**OBJECTIVE**.
Reproduce each line from the first in the data through the line that contains "wasm.setup();" exactly; give nothing else.

Data extracted from a collection
····················
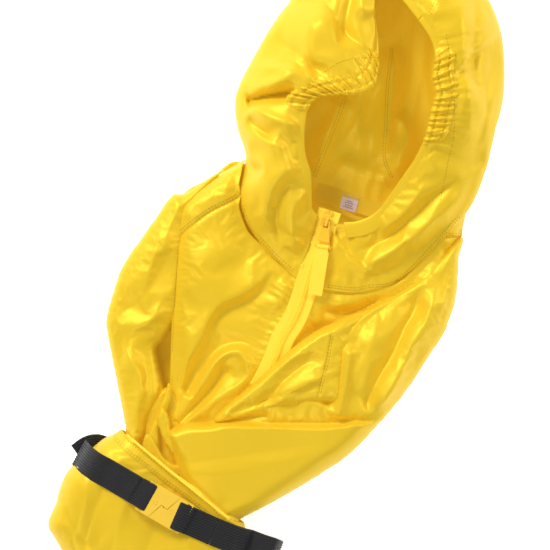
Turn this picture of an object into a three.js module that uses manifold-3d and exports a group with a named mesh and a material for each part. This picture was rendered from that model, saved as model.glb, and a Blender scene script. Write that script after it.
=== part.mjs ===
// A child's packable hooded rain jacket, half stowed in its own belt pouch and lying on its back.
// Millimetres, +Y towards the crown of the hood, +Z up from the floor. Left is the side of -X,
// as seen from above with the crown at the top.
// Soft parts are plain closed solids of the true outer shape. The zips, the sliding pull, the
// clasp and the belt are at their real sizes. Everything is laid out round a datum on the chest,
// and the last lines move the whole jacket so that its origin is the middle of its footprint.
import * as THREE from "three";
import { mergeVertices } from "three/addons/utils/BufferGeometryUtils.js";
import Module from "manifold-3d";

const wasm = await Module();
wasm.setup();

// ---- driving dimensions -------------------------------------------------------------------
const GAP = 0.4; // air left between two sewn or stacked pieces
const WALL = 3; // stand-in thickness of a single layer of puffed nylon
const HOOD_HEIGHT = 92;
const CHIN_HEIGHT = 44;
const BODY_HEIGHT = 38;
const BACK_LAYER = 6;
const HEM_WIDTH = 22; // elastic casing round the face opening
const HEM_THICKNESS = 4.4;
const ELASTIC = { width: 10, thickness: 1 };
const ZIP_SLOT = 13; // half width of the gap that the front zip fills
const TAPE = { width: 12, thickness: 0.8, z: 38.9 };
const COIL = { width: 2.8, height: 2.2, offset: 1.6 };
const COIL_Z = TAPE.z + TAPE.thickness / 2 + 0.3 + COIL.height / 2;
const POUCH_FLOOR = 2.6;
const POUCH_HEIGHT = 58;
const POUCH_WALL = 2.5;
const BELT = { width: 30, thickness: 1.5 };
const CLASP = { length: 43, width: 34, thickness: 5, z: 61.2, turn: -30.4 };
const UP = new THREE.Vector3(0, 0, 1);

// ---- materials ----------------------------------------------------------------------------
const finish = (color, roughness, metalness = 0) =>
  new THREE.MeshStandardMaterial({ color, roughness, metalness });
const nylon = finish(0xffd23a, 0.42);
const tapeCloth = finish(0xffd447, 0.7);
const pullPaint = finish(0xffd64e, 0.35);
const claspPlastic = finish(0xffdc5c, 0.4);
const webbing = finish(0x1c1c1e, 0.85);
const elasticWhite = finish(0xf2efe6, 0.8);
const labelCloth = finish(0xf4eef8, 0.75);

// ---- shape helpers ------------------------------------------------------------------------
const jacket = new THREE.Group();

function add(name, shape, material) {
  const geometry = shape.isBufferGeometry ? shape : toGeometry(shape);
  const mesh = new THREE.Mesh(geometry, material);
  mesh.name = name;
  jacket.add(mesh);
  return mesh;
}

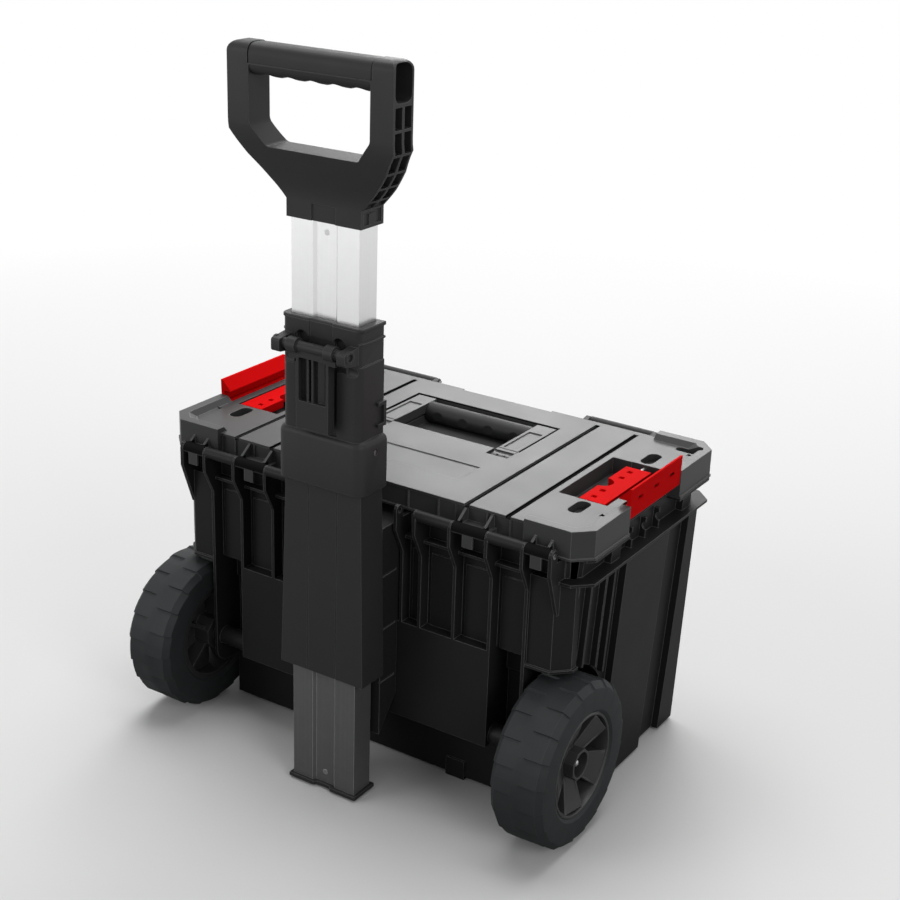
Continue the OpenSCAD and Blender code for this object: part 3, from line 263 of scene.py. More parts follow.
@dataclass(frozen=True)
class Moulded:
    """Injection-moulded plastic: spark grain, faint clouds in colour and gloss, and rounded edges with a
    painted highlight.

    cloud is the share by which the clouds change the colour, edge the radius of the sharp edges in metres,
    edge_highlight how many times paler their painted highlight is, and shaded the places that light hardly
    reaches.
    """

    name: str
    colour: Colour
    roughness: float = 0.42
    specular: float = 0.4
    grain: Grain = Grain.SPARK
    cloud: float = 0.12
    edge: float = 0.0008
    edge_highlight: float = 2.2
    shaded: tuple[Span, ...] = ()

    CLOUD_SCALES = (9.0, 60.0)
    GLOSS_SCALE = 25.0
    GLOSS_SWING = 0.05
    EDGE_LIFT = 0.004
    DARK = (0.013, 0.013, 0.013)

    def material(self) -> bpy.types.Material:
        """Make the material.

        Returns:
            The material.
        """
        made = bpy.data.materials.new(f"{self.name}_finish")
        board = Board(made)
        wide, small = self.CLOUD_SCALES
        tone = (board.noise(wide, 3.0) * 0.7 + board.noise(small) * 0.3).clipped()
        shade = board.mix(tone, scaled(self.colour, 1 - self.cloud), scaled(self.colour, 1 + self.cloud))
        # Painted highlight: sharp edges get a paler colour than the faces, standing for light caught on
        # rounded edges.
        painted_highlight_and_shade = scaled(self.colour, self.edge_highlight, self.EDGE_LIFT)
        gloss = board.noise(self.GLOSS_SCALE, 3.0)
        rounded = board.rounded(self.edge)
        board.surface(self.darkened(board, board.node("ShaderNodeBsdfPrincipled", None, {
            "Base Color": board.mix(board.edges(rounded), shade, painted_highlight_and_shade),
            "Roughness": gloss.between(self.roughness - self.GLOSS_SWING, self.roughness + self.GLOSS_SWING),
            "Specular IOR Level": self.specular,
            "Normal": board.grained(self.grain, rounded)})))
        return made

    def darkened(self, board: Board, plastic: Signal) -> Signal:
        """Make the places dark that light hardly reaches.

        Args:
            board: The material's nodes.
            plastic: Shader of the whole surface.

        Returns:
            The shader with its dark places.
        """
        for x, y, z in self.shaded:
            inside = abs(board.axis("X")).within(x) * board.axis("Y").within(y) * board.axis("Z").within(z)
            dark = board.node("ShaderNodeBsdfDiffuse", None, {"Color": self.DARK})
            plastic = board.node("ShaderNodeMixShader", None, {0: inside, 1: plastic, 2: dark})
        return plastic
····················
**OUTPUT OF THE EXERCISE**.
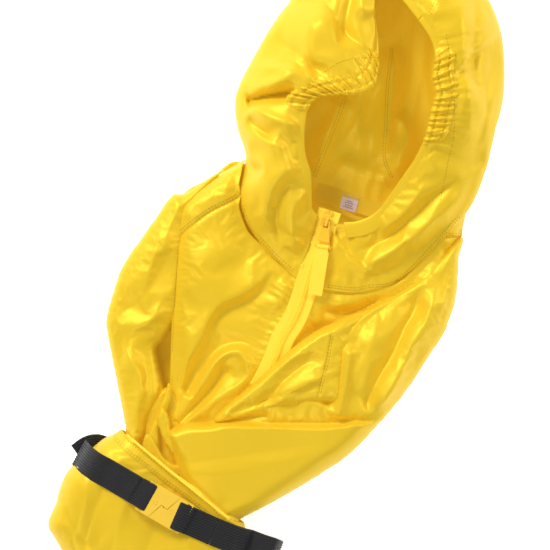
Turn this picture of an object into a three.js module that uses manifold-3d and exports a group with a named mesh and a material for each part. This picture was rendered from that model, saved as model.glb, and a Blender scene script. Write that script after it.
=== part.mjs ===
// A child's packable hooded rain jacket, half stowed in its own belt pouch and lying on its back.
// Millimetres, +Y towards the crown of the hood, +Z up from the floor. Left is the side of -X,
// as seen from above with the crown at the top.
// Soft parts are plain closed solids of the true outer shape. The zips, the sliding pull, the
// clasp and the belt are at their real sizes. Everything is laid out round a datum on the chest,
// and the last lines move the whole jacket so that its origin is the middle of its footprint.
import * as THREE from "three";
import { mergeVertices } from "three/addons/utils/BufferGeometryUtils.js";
import Module from "manifold-3d";

const wasm = await Module();
wasm.setup();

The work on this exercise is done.